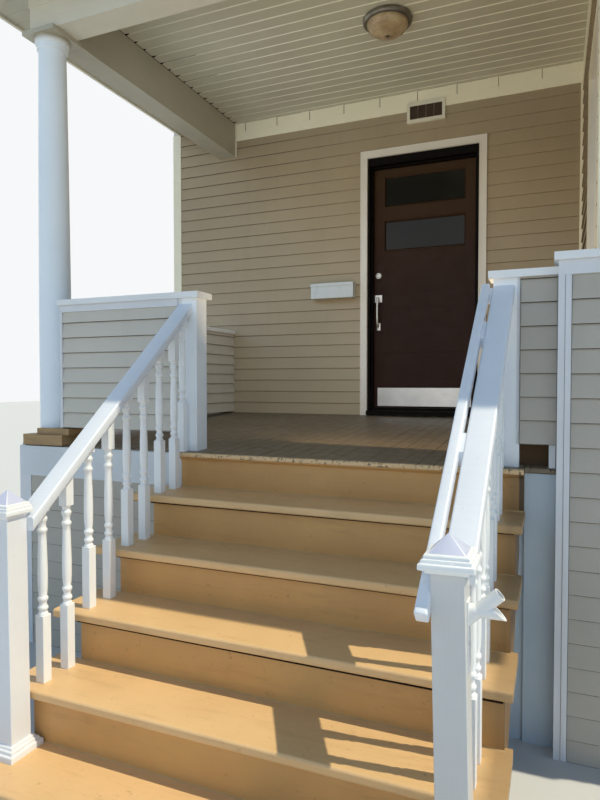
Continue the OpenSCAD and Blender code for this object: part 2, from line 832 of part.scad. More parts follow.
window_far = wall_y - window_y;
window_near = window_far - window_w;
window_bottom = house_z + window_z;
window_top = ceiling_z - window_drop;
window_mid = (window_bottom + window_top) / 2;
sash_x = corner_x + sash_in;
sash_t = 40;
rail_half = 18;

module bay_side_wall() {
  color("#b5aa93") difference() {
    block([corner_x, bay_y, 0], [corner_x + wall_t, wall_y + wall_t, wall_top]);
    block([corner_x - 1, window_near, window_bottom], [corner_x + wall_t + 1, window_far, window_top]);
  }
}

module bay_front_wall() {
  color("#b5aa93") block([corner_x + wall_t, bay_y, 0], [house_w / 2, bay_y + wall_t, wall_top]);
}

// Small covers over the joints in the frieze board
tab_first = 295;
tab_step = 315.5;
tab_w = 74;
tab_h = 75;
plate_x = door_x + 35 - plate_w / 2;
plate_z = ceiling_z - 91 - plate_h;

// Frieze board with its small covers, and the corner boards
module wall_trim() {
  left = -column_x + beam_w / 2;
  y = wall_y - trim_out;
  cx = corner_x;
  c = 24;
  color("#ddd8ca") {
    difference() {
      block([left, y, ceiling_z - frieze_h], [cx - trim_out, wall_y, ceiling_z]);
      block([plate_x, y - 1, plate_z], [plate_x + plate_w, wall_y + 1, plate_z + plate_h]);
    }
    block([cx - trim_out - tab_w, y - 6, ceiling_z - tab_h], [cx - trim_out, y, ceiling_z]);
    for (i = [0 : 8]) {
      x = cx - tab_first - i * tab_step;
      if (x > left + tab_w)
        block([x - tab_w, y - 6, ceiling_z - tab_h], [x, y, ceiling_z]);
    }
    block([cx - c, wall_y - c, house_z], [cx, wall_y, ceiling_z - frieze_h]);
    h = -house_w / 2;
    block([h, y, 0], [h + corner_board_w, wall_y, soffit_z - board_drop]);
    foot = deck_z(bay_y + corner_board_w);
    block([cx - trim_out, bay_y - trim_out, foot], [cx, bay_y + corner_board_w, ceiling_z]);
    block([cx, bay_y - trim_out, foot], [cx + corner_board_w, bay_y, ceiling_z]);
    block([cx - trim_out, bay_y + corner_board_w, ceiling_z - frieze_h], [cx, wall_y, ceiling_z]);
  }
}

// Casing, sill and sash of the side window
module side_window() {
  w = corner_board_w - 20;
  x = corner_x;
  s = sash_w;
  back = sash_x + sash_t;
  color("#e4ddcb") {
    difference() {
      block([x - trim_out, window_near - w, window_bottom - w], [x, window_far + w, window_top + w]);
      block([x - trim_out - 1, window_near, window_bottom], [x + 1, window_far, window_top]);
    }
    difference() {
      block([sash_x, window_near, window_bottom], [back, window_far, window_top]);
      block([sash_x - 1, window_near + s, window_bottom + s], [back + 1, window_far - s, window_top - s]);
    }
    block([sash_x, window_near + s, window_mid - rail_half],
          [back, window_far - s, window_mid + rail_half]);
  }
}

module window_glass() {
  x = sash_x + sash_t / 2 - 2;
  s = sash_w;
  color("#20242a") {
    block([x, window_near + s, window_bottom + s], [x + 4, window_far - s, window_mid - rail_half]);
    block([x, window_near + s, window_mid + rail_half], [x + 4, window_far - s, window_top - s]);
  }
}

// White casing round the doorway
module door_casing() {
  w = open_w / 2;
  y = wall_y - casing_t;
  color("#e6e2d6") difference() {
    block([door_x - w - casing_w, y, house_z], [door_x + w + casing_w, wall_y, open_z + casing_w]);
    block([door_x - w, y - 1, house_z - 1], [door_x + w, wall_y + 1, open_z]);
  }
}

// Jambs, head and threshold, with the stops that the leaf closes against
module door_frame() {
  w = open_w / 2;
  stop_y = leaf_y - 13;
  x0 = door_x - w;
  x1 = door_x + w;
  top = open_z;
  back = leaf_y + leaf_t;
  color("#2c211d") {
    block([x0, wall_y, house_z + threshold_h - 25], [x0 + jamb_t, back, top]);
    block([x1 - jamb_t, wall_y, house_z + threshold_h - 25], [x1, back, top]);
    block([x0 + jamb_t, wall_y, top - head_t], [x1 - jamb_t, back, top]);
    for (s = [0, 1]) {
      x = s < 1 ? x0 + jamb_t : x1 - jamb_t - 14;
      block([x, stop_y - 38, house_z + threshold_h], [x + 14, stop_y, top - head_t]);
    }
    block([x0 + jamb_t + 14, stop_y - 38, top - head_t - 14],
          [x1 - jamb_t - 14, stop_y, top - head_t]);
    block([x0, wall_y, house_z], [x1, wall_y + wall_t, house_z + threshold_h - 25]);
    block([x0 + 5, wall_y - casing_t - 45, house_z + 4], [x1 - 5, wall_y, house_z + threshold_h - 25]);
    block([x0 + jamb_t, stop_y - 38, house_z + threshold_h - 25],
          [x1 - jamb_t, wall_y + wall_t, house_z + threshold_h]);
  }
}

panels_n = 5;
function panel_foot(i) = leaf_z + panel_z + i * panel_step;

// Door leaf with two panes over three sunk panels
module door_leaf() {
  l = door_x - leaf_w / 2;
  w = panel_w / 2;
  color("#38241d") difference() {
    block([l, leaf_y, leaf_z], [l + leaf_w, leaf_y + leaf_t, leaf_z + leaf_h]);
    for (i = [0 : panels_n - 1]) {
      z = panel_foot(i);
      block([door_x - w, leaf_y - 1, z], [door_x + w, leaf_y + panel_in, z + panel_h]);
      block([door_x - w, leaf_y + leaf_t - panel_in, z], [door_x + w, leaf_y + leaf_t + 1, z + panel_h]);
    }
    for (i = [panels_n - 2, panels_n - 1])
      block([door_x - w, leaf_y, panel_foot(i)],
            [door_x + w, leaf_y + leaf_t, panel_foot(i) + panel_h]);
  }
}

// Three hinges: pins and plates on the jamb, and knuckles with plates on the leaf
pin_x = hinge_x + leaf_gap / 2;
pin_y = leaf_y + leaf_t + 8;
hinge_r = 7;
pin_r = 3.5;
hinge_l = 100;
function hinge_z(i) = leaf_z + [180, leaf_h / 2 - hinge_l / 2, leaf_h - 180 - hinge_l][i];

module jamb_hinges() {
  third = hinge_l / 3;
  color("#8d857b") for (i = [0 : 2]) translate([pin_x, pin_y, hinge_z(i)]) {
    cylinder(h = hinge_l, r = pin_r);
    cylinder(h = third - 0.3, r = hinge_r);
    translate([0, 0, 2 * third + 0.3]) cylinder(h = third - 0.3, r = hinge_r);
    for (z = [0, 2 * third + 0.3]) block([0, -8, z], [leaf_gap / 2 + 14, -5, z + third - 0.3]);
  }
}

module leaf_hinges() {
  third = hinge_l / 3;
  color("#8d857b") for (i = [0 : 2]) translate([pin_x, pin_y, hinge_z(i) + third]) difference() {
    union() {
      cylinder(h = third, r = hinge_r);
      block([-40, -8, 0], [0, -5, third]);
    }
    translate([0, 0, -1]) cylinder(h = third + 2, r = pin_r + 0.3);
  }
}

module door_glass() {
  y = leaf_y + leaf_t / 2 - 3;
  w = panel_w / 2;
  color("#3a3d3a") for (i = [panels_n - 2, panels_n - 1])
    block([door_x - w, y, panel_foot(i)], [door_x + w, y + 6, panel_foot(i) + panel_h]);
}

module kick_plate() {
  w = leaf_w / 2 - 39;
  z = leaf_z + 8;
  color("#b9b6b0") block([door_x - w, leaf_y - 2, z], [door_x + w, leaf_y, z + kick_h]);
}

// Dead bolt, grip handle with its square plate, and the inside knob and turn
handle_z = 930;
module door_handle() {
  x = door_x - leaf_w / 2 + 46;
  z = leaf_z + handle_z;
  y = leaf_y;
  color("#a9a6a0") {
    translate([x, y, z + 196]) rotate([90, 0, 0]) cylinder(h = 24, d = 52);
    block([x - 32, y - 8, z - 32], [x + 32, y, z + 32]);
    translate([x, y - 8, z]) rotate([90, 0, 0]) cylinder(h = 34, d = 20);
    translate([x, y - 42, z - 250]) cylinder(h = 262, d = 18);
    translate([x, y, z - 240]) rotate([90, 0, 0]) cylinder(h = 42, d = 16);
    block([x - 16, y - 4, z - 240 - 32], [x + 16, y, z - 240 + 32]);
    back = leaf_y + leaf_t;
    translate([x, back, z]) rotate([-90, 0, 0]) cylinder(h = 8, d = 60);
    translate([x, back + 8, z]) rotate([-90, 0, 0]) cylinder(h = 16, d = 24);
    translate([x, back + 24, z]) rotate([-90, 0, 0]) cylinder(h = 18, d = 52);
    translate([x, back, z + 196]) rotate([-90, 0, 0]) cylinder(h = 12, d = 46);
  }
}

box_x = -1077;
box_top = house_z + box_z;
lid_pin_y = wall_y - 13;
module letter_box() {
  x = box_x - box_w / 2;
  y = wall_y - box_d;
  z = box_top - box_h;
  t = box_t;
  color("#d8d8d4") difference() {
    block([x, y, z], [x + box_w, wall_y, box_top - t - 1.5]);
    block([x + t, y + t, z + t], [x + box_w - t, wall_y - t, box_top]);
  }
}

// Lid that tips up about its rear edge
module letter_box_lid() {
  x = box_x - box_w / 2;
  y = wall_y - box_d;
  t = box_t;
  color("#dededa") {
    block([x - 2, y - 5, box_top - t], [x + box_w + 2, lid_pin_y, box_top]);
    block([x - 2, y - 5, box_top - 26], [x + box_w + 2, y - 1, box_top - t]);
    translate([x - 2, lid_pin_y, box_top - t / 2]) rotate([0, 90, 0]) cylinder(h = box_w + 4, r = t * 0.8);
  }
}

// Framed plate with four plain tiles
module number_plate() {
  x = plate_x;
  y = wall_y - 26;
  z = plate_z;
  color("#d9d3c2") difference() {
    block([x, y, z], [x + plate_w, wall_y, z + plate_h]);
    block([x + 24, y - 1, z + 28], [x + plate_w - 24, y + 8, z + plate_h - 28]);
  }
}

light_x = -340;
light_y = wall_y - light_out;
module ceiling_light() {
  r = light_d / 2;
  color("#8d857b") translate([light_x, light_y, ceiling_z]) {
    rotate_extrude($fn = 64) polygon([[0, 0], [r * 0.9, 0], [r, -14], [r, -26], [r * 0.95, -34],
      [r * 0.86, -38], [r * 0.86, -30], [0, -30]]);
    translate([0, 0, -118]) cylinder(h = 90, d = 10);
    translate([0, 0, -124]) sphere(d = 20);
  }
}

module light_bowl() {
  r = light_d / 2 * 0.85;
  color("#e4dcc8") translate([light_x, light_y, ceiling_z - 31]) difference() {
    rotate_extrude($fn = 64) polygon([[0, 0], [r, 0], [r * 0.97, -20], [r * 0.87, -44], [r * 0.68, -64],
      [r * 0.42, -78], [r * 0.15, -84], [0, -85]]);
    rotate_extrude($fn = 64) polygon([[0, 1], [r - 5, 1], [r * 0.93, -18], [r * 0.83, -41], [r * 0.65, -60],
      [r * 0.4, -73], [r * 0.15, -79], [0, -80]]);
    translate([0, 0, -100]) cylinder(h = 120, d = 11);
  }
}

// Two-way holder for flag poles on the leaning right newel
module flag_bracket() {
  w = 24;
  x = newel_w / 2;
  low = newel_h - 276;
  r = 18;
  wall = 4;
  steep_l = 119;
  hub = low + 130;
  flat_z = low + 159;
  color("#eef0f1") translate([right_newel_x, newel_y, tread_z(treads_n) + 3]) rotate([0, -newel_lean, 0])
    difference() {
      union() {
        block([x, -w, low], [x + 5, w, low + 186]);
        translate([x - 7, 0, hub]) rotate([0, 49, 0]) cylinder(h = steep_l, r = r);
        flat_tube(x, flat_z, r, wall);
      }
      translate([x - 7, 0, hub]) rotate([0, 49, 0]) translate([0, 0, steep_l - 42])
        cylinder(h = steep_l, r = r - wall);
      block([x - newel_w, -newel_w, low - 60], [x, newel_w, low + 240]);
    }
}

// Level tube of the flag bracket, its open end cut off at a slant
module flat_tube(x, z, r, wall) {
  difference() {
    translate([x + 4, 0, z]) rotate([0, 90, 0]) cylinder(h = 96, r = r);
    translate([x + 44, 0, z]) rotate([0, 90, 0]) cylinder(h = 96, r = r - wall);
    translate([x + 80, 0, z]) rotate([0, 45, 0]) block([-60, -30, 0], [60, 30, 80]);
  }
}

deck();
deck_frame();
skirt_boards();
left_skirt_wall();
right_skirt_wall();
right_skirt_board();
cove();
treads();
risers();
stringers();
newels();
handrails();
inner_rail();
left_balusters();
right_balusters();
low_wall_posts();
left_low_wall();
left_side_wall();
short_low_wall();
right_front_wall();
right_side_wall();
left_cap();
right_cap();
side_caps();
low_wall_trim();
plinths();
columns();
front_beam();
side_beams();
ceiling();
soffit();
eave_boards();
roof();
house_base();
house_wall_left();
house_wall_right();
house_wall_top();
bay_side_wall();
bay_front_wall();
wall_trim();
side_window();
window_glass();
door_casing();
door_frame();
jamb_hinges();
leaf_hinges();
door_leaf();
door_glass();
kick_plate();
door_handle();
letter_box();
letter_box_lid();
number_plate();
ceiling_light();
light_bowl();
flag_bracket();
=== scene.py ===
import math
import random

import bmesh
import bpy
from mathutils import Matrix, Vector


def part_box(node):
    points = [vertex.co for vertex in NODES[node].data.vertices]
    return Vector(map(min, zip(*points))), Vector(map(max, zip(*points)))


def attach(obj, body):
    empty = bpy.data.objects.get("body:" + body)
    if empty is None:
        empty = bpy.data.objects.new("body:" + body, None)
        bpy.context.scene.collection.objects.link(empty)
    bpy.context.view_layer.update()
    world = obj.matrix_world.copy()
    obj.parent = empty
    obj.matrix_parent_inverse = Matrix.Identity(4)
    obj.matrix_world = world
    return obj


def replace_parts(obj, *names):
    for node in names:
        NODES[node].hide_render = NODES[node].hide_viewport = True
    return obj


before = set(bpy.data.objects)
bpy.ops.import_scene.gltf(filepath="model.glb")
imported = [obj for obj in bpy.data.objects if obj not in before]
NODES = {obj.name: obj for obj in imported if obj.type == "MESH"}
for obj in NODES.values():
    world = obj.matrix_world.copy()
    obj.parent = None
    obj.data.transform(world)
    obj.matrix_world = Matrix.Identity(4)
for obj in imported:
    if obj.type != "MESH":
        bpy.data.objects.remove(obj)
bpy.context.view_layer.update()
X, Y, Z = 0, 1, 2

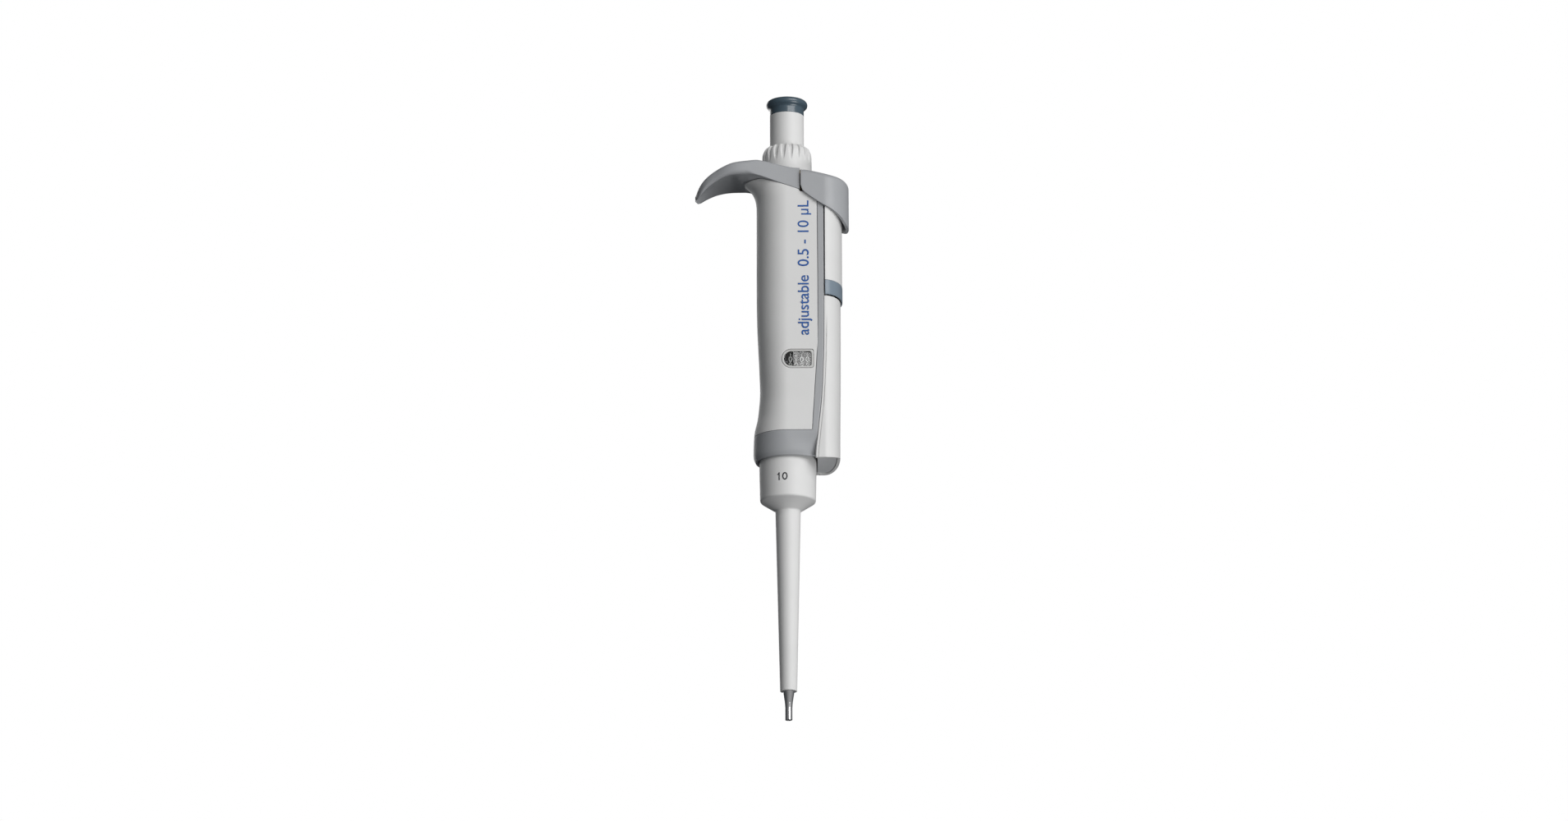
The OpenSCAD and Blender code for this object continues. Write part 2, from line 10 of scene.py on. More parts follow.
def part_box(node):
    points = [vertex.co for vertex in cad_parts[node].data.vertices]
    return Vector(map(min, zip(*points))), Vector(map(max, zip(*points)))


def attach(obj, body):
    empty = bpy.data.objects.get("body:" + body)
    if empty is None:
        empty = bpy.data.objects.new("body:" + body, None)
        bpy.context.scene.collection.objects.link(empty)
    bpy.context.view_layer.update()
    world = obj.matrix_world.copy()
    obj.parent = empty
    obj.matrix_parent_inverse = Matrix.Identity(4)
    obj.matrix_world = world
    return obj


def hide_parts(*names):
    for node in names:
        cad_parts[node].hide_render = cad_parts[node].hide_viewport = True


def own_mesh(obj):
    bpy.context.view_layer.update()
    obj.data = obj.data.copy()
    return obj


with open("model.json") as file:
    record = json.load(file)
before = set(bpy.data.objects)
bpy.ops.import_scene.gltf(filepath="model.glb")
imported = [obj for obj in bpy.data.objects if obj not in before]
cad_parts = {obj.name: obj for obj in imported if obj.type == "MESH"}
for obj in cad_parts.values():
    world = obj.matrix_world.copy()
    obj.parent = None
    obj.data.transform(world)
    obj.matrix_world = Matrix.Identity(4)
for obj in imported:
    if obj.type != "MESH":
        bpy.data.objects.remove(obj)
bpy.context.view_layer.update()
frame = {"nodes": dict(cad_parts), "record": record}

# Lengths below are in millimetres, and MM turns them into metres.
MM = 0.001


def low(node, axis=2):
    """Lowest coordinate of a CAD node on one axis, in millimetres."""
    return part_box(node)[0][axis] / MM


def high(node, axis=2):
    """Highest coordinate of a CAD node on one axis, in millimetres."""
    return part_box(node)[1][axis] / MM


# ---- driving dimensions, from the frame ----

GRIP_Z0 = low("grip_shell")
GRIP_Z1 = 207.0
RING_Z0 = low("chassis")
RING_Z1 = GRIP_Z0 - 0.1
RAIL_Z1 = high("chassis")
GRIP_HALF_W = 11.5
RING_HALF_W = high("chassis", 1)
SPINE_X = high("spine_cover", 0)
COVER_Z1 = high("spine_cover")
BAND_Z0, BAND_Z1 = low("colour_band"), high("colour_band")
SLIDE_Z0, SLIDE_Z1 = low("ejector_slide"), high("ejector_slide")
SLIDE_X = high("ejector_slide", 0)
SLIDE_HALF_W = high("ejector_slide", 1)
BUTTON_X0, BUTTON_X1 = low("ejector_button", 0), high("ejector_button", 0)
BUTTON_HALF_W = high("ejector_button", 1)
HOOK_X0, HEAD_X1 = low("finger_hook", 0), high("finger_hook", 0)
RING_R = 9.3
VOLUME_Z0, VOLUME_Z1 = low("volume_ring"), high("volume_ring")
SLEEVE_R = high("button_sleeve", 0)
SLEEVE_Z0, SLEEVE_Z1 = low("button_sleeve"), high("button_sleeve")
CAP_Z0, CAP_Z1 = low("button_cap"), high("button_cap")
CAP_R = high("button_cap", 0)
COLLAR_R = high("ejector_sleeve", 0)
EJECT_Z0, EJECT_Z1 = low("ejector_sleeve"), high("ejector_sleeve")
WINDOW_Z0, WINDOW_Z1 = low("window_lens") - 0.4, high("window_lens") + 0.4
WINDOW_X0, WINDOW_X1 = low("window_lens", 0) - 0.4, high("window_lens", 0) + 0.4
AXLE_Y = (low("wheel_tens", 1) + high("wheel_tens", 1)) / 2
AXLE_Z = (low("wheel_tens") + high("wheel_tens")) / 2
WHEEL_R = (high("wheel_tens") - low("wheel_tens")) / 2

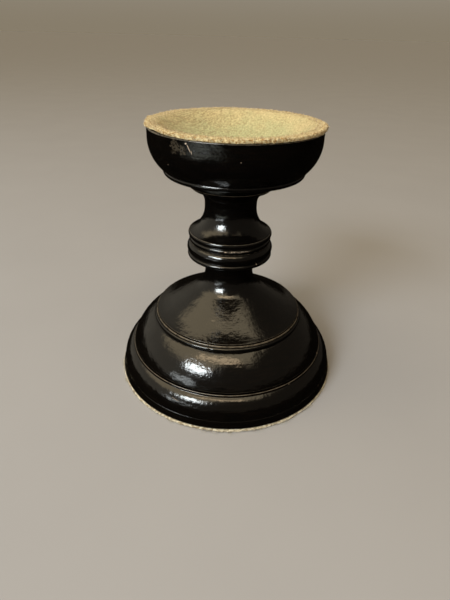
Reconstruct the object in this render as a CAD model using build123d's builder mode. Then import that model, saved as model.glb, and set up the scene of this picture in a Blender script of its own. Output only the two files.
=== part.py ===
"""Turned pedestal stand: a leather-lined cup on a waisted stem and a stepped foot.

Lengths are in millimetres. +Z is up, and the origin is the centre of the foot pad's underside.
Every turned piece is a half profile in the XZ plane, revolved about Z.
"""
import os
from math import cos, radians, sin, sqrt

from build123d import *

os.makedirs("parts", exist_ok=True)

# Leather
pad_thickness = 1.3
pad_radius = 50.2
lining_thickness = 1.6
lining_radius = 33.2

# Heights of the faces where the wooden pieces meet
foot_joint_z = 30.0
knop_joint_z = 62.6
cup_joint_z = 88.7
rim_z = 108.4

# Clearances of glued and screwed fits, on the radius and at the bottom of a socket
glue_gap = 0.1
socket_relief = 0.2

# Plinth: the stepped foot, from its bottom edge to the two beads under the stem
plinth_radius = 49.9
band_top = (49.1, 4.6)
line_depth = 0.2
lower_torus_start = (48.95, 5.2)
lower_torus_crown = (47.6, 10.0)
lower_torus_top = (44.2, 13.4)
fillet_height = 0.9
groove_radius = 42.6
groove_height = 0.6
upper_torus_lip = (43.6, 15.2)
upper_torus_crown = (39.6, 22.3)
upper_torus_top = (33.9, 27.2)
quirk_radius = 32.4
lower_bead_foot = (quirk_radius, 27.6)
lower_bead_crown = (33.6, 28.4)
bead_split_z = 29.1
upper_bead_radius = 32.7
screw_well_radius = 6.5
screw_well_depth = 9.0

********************

Work instructions:
Among the records above, extract exactly the lines from the line with "Reconstruct the object" to the line with "rim_z = 108.4", both lines included, and leave out the rest.

Written answer:
Reconstruct the object in this render as a CAD model using build123d's builder mode. Then import that model, saved as model.glb, and set up the scene of this picture in a Blender script of its own. Output only the two files.
=== part.py ===
"""Turned pedestal stand: a leather-lined cup on a waisted stem and a stepped foot.

Lengths are in millimetres. +Z is up, and the origin is the centre of the foot pad's underside.
Every turned piece is a half profile in the XZ plane, revolved about Z.
"""
import os
from math import cos, radians, sin, sqrt

from build123d import *

os.makedirs("parts", exist_ok=True)

# Leather
pad_thickness = 1.3
pad_radius = 50.2
lining_thickness = 1.6
lining_radius = 33.2

# Heights of the faces where the wooden pieces meet
foot_joint_z = 30.0
knop_joint_z = 62.6
cup_joint_z = 88.7
rim_z = 108.4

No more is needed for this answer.